**** Records provided ****

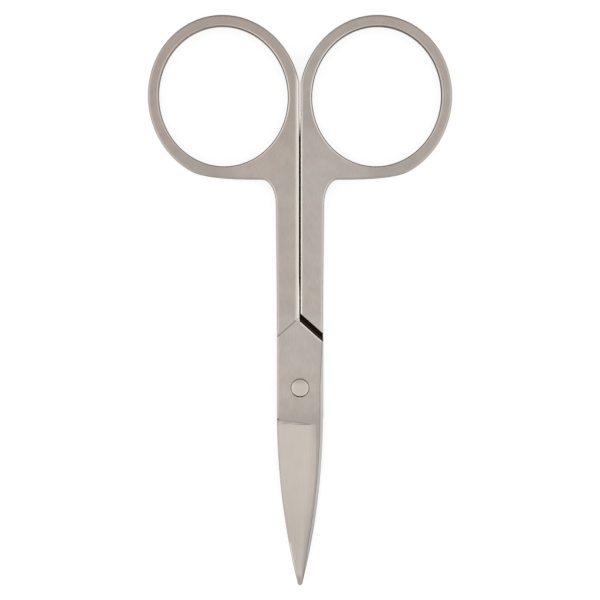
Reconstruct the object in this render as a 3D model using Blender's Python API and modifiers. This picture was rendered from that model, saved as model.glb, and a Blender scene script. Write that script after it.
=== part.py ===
"""Straight nail scissors: two identical steel halves, turned over against each other, on one rivet.

The scissors lie flat and closed. +Y runs from the pivot to the finger rings, -Y to the blade tips,
and +Z up. The origin is on the pivot's axis, in the plane that the scissors rest on.
The front half is the upper one: its ring is on the -X side, and it turns about +Z to open.
"""

import math

import bmesh
import bpy
from mathutils import Matrix, Vector

MM = 0.001

# Joint: each half is thinned to a lap, and the two laps lie on each other.
LAP_THICKNESS = 1.5 * MM
LAP_PLAY = 0.05 * MM
LAP_SIDE = 3.64 * MM
FAR_MARGIN = 0.55 * MM
FAR_MARGIN_AT_END = 0.2 * MM
FAR_TAPER_START = 0.4 * MM
PLATE_ROUND = 0.45 * MM
FAR_ROUND = 0.15 * MM
PARALLEL_LENGTH = 13.0 * MM

# Shoulder: the slanted end of the full-thickness shank, where the other half's lap fits.
SHOULDER_REACH = 11.8 * MM
SHOULDER_SLOPE = math.radians(41.5)
SHOULDER_CLEARANCE = 1.0 * MM
RAMP_WIDTH = 0.55 * MM

# Shank and web
STOCK_THICKNESS = 2.3 * MM
STOCK_ROUND = 0.45 * MM
SHANK_SIDE_AT_WEB = 3.8 * MM
SHANK_GAP = 0.04 * MM
WEB_FILLET_ACROSS = 2.2 * MM
WEB_FILLET_ALONG = 4.1 * MM
WEB_RISE = 0.19 * MM
WEB_BLEND = 2.7 * MM
WEB_BLEND_START = math.radians(235)

# Finger ring: an oval hole in an oval band, which leans outwards more than the hole does
HOLE_REACH = 45.94 * MM
HOLE_WIDTH = 20.33 * MM
HOLE_LENGTH = 22.05 * MM
HOLE_LEAN = math.radians(5.3)
BAND_LEAN = math.radians(8.8)
BAND_SIDE = 1.87 * MM
BAND_END = 2.055 * MM
BAND_AT_GAP = 1.8 * MM
BAND_SHIFT = 0.17 * MM
BAND_DROP = 0.19 * MM
RING_GAP = 0.24 * MM
GAP_FLARE_START = 39.5 * MM
GAP_FLARE_END = 42.9 * MM

# Blade: its cutting edge is an arc that leaves the lap's side without a kink, down to a rounded nose.
BLADE_REACH = 31.15 * MM
HEEL_REACH = 4.0 * MM
TIP_HALF_WIDTH = 0.3 * MM
NOSE_LENGTH = 0.31 * MM
MARGIN_SHARE_AT_TIP = 0.16
EDGE_THICKNESS = 0.12 * MM
HONED_WIDTH = 0.4 * MM
HONED_HEIGHT = 0.34 * MM
HONED_SHARE_AT_TIP = 0.25
SPINE_THICKNESS_AT_TIP = 0.8 * MM
SPINE_TAPER_START = 8.2 * MM
SPINE_ROUND = 0.1 * MM

# Ground face: sunk below the flat of the plate, with a step at its upper end.
STEP_REACH_AT_EDGE = 5.14 * MM
STEP_REACH_INSIDE = 5.82 * MM
STEP_CORNER_ACROSS = 1.1 * MM
STEP_CORNER_ALONG = 2.4 * MM
GRIND_SINK = 0.12 * MM
LAND_WIDTH = 0.4 * MM
LAND_SHARE_AT_TIP = 0.35

# Rivet: countersunk at both faces, with a low dome in front and ground flush behind
RIVET_DIAMETER = 2.0 * MM
RIVET_HEAD_DIAMETER = 2.75 * MM
RIVET_HEAD_DEPTH = 0.5 * MM
RIVET_DOME = 0.14 * MM
RIVET_RIM = 0.05 * MM
BORE_CLEARANCE = 0.05 * MM
MOUTH_CLEARANCE = 0.175 * MM

# Fineness of curved surfaces
RING_STEPS = 64
FILLET_STEPS = 7
BLADE_STEPS = 20
NOSE_STEPS = 6
CORNER_STEPS = 5
ROUND_STEPS = 2
TURN_STEPS = 48
DOME_STEPS = 4

# Helper solids reach past the faces that they cut or join.
OVERRUN = 1.0 * MM
HALF_SPACE = BLADE_REACH + HOLE_REACH
SAME_PLACE = 0.01 * MM
WELD_DISTANCE = 0.001 * MM
FLAT_ANGLE = math.radians(0.1)

# Colours of the satin steel, as linear values
STEEL_COLOUR = (0.45, 0.41, 0.37, 1.0)
RIVET_COLOUR = (0.56, 0.50, 0.45, 1.0)
STEEL_ROUGHNESS = 0.36
RIVET_ROUGHNESS = 0.28
SMOOTH_ANGLE = math.radians(30)

# Levels that follow from the thicknesses
MEETING_LEVEL = LAP_THICKNESS + LAP_PLAY / 2
LAP_LOW = MEETING_LEVEL + LAP_PLAY / 2
LAP_HIGH = LAP_LOW + LAP_THICKNESS
STOCK_LOW = MEETING_LEVEL - STOCK_THICKNESS / 2
STOCK_HIGH = MEETING_LEVEL + STOCK_THICKNESS / 2


def clear_scene():
    for obj in list(bpy.data.objects):
        bpy.data.objects.remove(obj)


def new_collection(name):
    collection = bpy.data.collections.new(name)
    bpy.context.scene.collection.children.link(collection)
    return collection


def steel(name, colour, roughness):
    material = bpy.data.materials.new(name)
    material.use_nodes = True
    shader = material.node_tree.nodes["Principled BSDF"]
    shader.inputs["Base Color"].default_value = colour
    shader.inputs["Metallic"].default_value = 1.0
    shader.inputs["Roughness"].default_value = roughness
    material.diffuse_color = colour
    return material


def place_object(name, data, collection):
    obj = bpy.data.objects.new(name, data)
    collection.objects.link(obj)
    if collection.hide_render:
        obj.hide_render = True
        obj.display_type = "WIRE"
    return obj


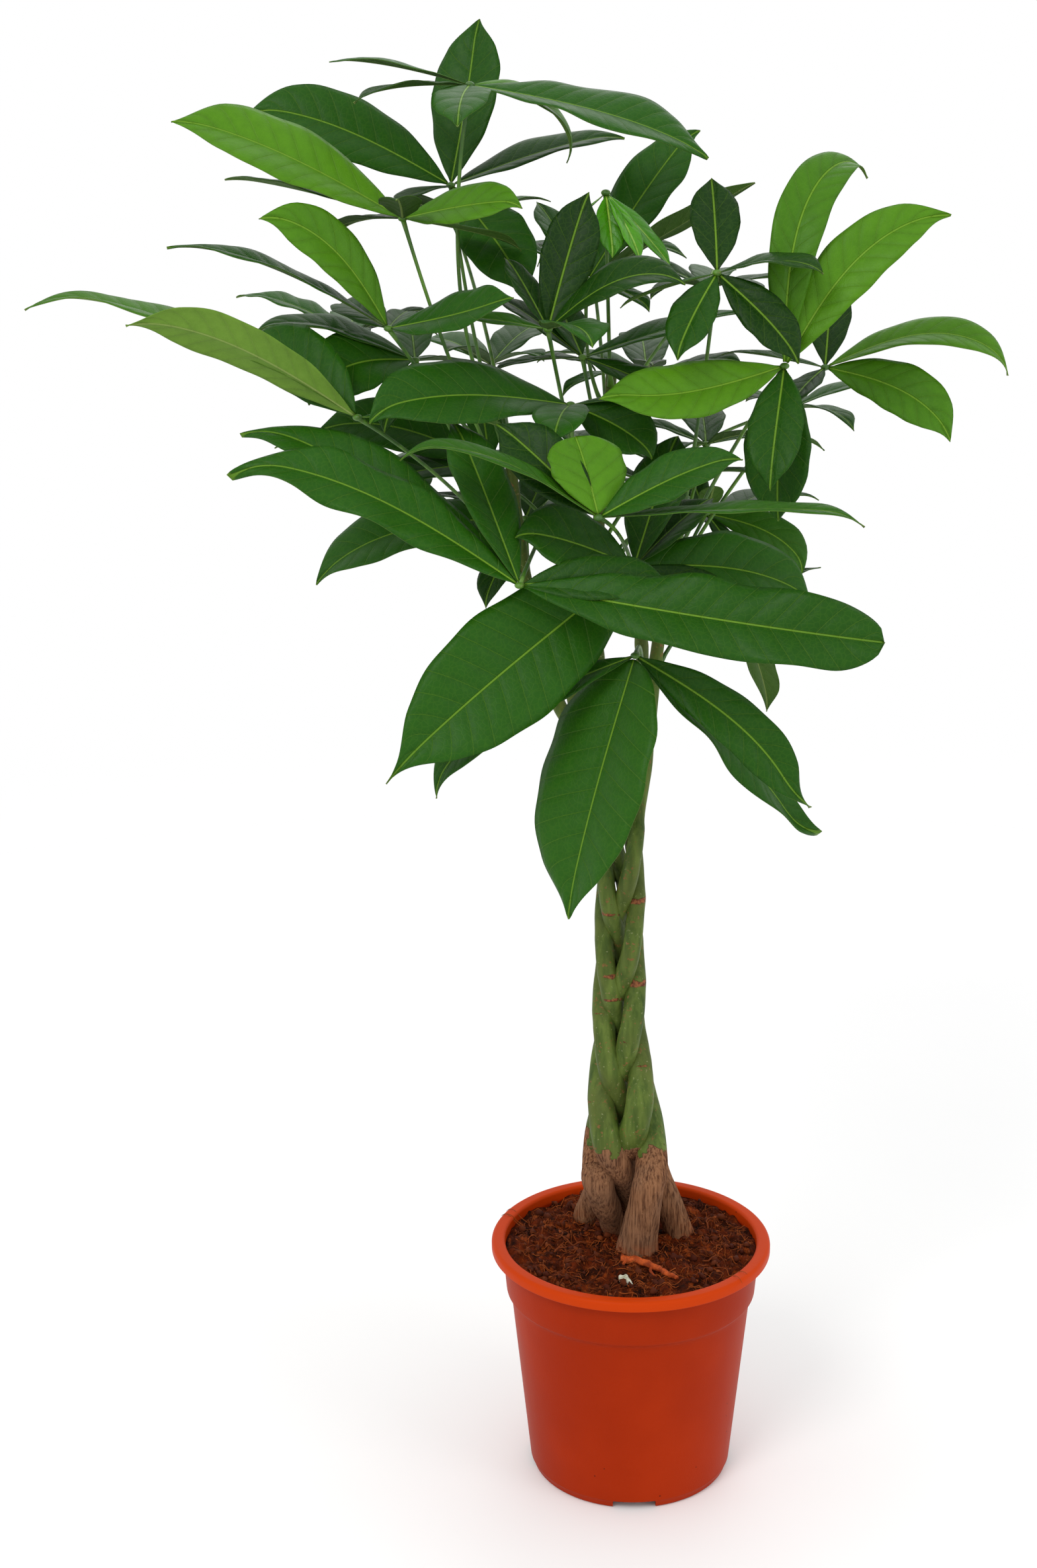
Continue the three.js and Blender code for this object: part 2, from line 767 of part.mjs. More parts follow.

****

Goal of the exercise - Look at the material above and copy, word for word, its lines from the first through the one containing "on one rivet.".

The answer -
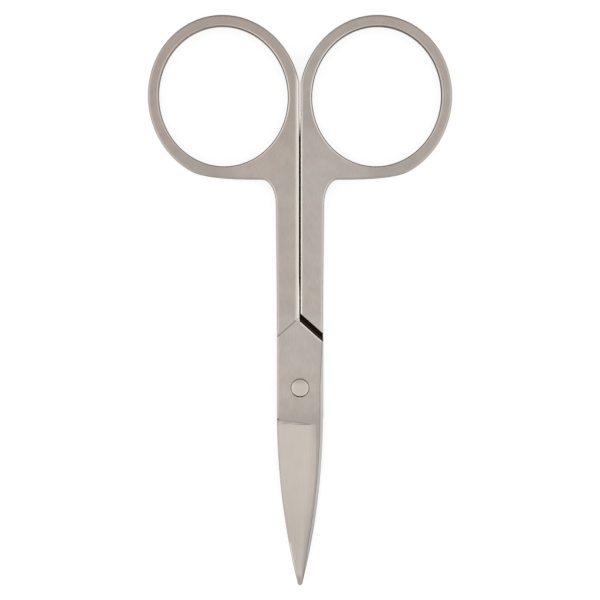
Reconstruct the object in this render as a 3D model using Blender's Python API and modifiers. This picture was rendered from that model, saved as model.glb, and a Blender scene script. Write that script after it.
=== part.py ===
"""Straight nail scissors: two identical steel halves, turned over against each other, on one rivet.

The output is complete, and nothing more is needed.